== OBJECTIVE ==
Write out exactly the lines from the line with "cuts += splits()" through the line with "if empty is", including both, and nothing more.

'''

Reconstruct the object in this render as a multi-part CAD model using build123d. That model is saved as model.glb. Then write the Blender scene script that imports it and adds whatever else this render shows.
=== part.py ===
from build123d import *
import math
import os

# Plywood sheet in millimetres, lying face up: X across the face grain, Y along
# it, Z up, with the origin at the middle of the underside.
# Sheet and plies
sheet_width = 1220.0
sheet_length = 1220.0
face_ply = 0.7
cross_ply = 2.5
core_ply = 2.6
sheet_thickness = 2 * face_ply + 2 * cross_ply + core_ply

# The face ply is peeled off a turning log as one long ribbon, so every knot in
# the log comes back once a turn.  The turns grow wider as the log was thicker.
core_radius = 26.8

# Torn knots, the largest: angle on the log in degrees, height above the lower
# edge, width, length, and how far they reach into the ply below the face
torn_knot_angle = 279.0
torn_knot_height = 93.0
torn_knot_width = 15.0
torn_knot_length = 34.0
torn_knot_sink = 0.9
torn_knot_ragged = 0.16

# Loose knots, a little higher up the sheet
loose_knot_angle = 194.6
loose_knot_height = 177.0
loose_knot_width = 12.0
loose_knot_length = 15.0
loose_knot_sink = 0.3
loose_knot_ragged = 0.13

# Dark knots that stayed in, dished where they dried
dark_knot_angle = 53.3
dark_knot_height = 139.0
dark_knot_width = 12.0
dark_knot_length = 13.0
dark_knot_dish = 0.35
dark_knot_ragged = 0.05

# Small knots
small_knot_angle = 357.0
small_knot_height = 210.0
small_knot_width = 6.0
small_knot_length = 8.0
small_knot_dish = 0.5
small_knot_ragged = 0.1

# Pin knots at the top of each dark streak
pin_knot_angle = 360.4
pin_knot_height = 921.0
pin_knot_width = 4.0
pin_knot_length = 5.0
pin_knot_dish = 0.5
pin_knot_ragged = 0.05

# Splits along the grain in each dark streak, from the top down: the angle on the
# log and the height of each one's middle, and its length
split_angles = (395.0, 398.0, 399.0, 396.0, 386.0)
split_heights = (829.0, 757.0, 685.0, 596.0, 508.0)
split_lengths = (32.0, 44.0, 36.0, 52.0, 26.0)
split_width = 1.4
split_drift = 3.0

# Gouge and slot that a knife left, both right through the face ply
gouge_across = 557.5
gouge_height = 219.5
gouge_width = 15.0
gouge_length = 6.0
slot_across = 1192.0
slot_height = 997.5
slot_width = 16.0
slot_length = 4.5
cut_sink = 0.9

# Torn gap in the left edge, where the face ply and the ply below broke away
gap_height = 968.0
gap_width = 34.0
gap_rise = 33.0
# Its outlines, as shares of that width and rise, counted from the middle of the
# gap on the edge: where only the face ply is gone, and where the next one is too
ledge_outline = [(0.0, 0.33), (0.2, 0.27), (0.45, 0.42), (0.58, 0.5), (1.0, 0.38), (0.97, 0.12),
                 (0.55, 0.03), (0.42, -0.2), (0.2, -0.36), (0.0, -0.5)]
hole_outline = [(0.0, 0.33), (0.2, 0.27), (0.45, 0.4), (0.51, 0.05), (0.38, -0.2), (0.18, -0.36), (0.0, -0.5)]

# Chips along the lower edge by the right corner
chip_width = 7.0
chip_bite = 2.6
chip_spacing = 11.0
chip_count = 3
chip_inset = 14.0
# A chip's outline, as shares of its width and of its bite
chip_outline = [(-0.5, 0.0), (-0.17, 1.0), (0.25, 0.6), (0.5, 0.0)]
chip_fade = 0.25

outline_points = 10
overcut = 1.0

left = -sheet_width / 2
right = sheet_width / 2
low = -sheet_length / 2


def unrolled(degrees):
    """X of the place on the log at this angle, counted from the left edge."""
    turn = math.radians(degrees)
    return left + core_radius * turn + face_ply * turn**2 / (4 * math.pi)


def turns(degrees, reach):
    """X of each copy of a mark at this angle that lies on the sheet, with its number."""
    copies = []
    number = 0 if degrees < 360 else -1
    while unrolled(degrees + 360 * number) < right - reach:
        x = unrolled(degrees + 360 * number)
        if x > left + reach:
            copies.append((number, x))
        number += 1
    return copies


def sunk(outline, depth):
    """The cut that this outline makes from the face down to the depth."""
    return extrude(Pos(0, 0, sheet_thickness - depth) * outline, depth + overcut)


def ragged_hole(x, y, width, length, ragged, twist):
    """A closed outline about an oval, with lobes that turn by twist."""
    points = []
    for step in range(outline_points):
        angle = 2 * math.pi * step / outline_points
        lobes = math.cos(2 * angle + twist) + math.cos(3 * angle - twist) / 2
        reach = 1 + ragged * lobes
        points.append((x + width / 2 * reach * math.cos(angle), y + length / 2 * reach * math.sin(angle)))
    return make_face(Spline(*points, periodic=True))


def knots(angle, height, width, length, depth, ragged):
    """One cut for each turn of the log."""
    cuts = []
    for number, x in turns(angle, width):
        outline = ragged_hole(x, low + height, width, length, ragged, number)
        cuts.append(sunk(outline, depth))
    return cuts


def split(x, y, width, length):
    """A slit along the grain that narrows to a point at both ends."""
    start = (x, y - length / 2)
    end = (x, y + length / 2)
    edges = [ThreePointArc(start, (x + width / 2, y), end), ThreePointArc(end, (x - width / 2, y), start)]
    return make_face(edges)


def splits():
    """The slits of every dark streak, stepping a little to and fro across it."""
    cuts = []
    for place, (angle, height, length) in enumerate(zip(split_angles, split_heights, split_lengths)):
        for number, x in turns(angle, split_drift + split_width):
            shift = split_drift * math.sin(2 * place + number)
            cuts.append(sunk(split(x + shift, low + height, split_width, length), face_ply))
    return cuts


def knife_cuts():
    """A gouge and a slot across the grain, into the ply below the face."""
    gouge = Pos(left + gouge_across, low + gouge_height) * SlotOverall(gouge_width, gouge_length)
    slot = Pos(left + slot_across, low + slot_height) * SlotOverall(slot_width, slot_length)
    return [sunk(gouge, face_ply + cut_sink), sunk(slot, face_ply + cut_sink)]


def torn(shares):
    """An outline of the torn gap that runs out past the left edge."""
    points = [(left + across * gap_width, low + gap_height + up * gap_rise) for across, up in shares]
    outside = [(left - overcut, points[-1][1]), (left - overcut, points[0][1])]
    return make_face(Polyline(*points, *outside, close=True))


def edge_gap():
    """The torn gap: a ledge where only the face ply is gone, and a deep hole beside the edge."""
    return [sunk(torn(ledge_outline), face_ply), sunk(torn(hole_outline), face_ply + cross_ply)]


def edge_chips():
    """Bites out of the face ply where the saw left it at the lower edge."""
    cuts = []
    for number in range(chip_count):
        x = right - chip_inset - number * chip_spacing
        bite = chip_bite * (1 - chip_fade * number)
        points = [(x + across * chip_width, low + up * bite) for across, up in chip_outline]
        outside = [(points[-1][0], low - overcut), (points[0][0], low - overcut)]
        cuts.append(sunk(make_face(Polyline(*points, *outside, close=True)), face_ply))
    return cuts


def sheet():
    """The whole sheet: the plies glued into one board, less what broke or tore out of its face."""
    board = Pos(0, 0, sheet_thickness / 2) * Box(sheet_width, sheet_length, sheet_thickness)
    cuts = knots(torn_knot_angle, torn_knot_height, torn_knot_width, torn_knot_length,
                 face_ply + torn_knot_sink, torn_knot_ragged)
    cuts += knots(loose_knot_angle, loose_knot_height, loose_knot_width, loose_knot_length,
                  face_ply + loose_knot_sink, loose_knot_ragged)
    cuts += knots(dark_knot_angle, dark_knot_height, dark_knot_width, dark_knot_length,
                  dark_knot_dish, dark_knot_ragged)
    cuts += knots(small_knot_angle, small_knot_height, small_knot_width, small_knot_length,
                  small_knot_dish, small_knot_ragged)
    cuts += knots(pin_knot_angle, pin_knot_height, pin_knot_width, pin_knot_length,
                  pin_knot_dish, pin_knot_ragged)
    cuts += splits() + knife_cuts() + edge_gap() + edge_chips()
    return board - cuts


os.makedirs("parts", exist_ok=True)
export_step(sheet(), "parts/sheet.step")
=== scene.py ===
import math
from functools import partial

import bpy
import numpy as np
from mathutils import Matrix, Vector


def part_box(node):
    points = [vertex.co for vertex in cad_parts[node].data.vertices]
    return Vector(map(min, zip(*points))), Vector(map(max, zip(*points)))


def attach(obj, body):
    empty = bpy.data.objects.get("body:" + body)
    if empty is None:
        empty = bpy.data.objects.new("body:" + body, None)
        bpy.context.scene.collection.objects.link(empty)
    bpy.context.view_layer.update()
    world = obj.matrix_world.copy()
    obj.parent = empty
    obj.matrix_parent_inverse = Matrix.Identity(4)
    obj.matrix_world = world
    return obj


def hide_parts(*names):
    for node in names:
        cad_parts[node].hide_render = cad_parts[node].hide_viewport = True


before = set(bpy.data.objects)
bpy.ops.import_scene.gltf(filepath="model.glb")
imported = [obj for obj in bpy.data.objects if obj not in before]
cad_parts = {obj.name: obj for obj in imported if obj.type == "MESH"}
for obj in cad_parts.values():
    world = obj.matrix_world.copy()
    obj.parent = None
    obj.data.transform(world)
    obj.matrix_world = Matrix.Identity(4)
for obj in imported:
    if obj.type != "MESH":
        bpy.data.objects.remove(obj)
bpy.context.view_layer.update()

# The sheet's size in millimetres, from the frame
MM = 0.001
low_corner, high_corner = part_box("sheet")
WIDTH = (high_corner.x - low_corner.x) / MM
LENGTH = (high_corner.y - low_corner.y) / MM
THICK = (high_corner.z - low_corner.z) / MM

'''

== ANSWER FOR THE TASK ==
    cuts += splits() + knife_cuts() + edge_gap() + edge_chips()
    return board - cuts


os.makedirs("parts", exist_ok=True)
export_step(sheet(), "parts/sheet.step")
=== scene.py ===
import math
from functools import partial

import bpy
import numpy as np
from mathutils import Matrix, Vector


def part_box(node):
    points = [vertex.co for vertex in cad_parts[node].data.vertices]
    return Vector(map(min, zip(*points))), Vector(map(max, zip(*points)))


def attach(obj, body):
    empty = bpy.data.objects.get("body:" + body)
    if empty is None:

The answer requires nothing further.